**THE PROBLEM**
Everything from the line with "chassis(trailer, black)" through the line with "obj.parent = None" should be repeated exactly, both of those lines included, and nothing else.

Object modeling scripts
********************

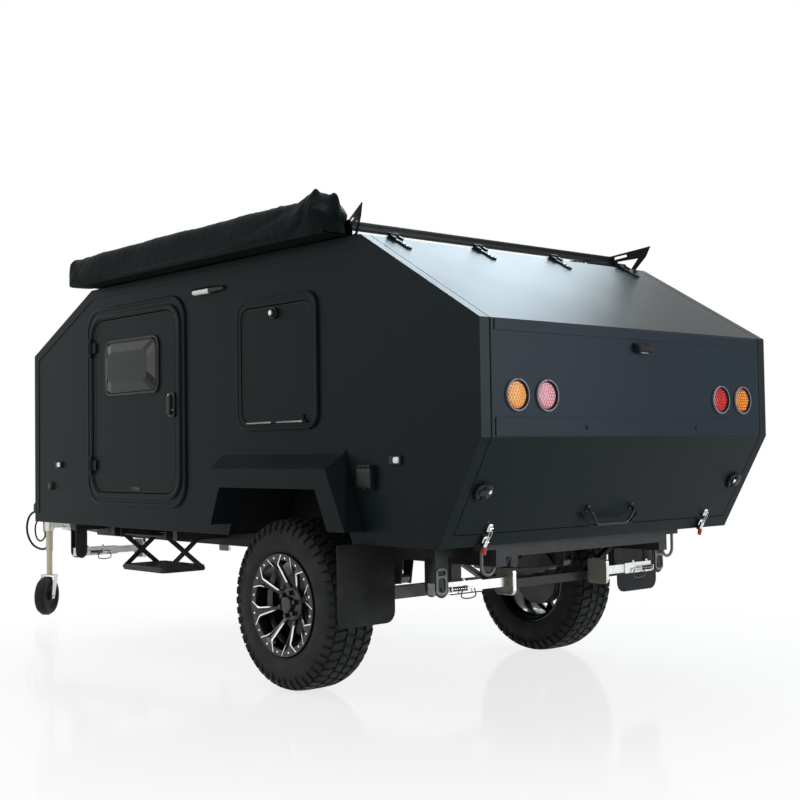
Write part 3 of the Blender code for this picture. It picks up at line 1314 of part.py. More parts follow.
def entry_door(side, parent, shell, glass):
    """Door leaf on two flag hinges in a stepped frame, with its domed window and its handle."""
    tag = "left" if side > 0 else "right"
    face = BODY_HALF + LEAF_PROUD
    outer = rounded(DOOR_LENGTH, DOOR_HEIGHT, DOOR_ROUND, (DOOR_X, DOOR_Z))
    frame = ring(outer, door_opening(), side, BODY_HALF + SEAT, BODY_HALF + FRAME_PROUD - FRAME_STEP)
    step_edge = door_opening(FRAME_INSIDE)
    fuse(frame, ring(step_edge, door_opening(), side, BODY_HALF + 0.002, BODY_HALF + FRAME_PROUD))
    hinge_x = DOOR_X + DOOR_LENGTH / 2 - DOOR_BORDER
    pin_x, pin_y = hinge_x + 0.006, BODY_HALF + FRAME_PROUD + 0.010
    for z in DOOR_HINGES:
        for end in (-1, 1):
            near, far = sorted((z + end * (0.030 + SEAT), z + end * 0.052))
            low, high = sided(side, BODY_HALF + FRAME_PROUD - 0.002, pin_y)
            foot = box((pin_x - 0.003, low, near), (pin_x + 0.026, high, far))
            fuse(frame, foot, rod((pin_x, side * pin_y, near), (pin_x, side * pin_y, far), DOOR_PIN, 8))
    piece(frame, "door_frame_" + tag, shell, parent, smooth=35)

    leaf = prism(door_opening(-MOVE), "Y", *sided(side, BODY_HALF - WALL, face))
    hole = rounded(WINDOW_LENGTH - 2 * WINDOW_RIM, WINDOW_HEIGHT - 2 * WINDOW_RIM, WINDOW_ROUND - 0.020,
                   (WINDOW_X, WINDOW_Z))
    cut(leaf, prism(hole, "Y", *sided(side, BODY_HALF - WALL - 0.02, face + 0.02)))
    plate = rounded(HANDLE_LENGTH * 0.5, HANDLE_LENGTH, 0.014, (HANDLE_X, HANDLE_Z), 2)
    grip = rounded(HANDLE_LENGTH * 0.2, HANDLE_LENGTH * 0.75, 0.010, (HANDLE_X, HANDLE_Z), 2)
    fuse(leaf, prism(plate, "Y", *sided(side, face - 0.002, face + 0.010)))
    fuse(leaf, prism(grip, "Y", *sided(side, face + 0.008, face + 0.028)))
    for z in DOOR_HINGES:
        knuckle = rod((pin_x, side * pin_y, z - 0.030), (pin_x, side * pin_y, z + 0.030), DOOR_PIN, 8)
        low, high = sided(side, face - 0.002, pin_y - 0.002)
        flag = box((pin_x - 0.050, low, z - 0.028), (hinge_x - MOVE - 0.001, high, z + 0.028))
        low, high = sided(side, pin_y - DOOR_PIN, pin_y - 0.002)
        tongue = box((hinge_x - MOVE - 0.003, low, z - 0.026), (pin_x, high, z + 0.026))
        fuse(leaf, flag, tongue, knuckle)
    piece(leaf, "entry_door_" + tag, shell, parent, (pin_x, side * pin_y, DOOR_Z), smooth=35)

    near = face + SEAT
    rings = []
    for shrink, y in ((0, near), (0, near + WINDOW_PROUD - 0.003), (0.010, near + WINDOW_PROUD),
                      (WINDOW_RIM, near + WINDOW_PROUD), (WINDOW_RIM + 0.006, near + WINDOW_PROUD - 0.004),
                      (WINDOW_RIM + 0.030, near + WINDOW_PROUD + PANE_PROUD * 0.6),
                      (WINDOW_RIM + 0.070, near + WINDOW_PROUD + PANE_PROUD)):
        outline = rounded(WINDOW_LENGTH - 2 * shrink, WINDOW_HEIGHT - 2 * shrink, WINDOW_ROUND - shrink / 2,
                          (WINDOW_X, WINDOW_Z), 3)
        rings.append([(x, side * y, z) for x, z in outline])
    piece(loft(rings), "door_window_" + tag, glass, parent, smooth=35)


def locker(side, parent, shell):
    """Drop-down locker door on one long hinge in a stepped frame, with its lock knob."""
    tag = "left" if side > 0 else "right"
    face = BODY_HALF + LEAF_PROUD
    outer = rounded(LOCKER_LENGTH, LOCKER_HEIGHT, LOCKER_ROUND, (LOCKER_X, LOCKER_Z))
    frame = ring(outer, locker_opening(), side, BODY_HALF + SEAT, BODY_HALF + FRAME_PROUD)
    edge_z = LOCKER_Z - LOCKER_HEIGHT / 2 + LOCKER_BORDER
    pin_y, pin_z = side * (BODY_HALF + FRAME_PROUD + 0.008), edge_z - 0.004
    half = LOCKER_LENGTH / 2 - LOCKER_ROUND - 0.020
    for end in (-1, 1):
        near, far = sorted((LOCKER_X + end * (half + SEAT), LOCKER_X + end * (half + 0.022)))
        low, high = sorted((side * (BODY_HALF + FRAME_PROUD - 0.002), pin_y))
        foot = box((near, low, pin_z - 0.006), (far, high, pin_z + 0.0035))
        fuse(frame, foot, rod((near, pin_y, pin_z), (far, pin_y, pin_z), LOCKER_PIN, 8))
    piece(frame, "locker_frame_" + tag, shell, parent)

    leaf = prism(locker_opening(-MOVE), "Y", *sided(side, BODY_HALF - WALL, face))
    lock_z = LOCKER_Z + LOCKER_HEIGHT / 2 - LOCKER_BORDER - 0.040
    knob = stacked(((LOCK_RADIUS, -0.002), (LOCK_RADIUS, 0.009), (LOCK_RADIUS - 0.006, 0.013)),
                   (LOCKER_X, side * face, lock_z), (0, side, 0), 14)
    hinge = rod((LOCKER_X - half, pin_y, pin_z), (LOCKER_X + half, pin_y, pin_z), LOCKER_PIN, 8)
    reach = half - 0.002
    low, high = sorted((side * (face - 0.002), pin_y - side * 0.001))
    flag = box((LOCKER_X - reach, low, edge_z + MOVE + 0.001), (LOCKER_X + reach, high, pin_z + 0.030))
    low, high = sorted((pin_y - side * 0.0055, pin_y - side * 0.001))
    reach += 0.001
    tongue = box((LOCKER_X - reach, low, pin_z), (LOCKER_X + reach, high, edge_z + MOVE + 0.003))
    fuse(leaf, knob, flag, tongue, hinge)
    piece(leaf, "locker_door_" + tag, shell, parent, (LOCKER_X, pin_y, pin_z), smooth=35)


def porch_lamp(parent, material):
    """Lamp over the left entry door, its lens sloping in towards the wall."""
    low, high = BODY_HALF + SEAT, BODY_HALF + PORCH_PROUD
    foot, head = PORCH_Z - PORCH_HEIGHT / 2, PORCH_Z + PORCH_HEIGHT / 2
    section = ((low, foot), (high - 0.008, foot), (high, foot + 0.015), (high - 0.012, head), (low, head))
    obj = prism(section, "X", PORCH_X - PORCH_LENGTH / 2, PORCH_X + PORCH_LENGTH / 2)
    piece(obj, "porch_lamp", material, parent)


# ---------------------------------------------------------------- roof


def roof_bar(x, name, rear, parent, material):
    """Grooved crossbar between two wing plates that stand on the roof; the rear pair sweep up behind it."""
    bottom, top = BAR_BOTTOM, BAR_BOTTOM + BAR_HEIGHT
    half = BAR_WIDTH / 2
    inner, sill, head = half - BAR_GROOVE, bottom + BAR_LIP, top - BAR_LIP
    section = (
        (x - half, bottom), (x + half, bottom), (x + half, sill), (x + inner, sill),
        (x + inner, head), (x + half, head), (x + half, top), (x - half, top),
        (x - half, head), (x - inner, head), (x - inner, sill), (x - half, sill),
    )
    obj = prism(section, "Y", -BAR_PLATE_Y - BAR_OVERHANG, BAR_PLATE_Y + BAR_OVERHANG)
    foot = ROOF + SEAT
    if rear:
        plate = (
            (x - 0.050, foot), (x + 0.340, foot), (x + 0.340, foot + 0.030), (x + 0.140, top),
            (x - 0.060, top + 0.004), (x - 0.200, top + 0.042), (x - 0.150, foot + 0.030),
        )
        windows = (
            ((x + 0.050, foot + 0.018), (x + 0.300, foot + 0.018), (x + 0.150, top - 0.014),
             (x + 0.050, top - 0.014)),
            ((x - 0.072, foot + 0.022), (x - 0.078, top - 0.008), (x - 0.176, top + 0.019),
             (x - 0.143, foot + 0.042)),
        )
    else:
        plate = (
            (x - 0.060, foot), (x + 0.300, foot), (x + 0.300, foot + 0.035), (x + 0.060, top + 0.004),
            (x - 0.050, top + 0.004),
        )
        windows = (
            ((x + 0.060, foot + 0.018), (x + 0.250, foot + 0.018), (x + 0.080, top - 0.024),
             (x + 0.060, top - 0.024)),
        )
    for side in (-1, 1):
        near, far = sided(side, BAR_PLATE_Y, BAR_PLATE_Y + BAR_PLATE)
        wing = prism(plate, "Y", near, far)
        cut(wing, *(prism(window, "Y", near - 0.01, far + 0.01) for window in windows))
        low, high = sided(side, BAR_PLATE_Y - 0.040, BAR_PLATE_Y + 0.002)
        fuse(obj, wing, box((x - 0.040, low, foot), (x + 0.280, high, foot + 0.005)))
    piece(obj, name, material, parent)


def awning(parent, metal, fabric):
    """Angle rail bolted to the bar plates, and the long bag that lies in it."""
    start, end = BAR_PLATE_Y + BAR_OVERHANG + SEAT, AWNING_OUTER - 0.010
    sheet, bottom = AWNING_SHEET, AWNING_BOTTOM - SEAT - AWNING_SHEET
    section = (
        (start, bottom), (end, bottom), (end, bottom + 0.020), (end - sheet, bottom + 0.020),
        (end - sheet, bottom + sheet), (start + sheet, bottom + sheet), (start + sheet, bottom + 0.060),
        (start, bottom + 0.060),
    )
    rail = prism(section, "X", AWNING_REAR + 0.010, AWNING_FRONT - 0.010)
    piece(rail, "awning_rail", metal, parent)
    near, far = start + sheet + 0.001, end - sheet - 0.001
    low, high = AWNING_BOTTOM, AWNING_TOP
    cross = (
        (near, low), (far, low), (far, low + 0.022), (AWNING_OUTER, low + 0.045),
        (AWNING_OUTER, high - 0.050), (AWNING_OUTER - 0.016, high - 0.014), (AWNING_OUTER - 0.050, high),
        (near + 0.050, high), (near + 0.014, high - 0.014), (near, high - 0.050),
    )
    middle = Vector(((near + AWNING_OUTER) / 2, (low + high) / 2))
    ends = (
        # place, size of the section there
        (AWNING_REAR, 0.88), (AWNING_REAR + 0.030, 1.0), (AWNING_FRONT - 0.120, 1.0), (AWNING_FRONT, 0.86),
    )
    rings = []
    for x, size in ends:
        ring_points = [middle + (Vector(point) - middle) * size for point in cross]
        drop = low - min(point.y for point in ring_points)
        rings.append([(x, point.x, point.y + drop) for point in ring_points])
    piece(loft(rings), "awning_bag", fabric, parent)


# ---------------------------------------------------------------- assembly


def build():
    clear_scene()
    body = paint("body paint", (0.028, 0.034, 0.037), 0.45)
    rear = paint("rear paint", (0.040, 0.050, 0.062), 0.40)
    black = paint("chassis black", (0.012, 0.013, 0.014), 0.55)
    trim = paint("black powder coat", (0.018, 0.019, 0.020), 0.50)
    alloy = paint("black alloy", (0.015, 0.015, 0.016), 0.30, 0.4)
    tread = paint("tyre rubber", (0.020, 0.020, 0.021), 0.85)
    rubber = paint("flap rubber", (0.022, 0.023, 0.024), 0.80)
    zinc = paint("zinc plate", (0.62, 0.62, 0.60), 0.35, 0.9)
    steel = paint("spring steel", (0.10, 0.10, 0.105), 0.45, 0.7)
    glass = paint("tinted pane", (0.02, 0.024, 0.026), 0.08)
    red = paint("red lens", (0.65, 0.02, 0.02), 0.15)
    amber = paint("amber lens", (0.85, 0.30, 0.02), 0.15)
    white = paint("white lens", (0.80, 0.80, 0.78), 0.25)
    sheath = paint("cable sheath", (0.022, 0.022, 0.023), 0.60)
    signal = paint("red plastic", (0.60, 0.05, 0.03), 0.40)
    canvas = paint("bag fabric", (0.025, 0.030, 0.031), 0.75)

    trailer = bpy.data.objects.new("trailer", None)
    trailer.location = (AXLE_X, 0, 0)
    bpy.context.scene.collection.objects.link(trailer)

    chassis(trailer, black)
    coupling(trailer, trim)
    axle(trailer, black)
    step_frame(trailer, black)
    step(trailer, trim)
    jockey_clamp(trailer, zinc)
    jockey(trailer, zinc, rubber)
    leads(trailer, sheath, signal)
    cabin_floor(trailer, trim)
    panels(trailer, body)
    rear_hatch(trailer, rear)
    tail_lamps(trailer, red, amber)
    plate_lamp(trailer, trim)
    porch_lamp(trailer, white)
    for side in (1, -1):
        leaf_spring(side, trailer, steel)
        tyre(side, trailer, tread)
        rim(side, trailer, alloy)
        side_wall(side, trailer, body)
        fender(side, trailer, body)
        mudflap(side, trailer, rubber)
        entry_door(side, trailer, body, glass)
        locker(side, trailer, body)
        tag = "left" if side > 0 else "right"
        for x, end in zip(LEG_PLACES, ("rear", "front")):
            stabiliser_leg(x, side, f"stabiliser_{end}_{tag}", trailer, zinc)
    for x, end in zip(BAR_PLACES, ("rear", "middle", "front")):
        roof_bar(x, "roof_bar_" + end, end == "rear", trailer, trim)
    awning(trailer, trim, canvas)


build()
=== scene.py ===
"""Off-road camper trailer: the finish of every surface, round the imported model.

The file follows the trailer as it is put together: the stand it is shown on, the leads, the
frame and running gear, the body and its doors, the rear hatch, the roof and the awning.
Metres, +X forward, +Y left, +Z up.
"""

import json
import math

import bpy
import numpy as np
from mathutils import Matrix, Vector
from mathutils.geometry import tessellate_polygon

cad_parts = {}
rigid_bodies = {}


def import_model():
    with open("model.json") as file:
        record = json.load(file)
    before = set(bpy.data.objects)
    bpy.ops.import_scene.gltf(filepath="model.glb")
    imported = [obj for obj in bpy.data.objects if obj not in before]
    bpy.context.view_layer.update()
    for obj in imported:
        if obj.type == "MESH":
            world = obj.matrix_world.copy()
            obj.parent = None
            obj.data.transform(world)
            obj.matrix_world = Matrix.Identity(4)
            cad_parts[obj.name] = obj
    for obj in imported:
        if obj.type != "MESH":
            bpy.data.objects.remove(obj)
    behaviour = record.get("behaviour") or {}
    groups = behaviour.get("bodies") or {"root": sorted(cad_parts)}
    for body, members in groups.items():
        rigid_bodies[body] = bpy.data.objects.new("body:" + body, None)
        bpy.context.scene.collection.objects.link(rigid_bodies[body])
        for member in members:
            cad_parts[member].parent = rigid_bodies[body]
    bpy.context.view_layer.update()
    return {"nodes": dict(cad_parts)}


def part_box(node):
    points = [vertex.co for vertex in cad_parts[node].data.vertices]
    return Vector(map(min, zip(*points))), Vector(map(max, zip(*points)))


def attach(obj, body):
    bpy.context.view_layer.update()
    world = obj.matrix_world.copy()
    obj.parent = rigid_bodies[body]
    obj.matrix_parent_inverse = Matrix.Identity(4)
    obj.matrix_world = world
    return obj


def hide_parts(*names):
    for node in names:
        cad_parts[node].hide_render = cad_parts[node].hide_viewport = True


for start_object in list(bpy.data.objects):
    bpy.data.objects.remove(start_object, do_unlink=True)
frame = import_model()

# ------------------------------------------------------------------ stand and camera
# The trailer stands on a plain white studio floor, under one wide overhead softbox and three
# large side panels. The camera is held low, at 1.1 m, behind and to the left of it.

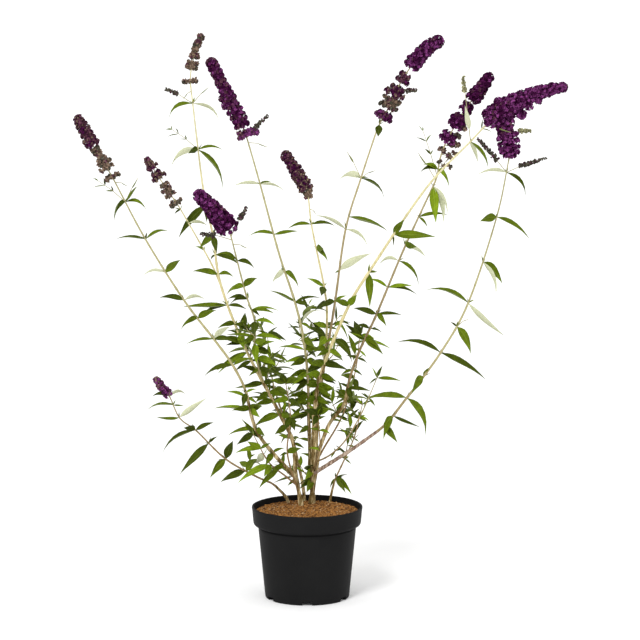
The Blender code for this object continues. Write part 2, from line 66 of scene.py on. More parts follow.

********************

**PROBLEM SOLUTION**
    chassis(trailer, black)
    coupling(trailer, trim)
    axle(trailer, black)
    step_frame(trailer, black)
    step(trailer, trim)
    jockey_clamp(trailer, zinc)
    jockey(trailer, zinc, rubber)
    leads(trailer, sheath, signal)
    cabin_floor(trailer, trim)
    panels(trailer, body)
    rear_hatch(trailer, rear)
    tail_lamps(trailer, red, amber)
    plate_lamp(trailer, trim)
    porch_lamp(trailer, white)
    for side in (1, -1):
        leaf_spring(side, trailer, steel)
        tyre(side, trailer, tread)
        rim(side, trailer, alloy)
        side_wall(side, trailer, body)
        fender(side, trailer, body)
        mudflap(side, trailer, rubber)
        entry_door(side, trailer, body, glass)
        locker(side, trailer, body)
        tag = "left" if side > 0 else "right"
        for x, end in zip(LEG_PLACES, ("rear", "front")):
            stabiliser_leg(x, side, f"stabiliser_{end}_{tag}", trailer, zinc)
    for x, end in zip(BAR_PLACES, ("rear", "middle", "front")):
        roof_bar(x, "roof_bar_" + end, end == "rear", trailer, trim)
    awning(trailer, trim, canvas)


build()
=== scene.py ===
"""Off-road camper trailer: the finish of every surface, round the imported model.

The file follows the trailer as it is put together: the stand it is shown on, the leads, the
frame and running gear, the body and its doors, the rear hatch, the roof and the awning.
Metres, +X forward, +Y left, +Z up.
"""

import json
import math

import bpy
import numpy as np
from mathutils import Matrix, Vector
from mathutils.geometry import tessellate_polygon

cad_parts = {}
rigid_bodies = {}


def import_model():
    with open("model.json") as file:
        record = json.load(file)
    before = set(bpy.data.objects)
    bpy.ops.import_scene.gltf(filepath="model.glb")
    imported = [obj for obj in bpy.data.objects if obj not in before]
    bpy.context.view_layer.update()
    for obj in imported:
        if obj.type == "MESH":
            world = obj.matrix_world.copy()
            obj.parent = None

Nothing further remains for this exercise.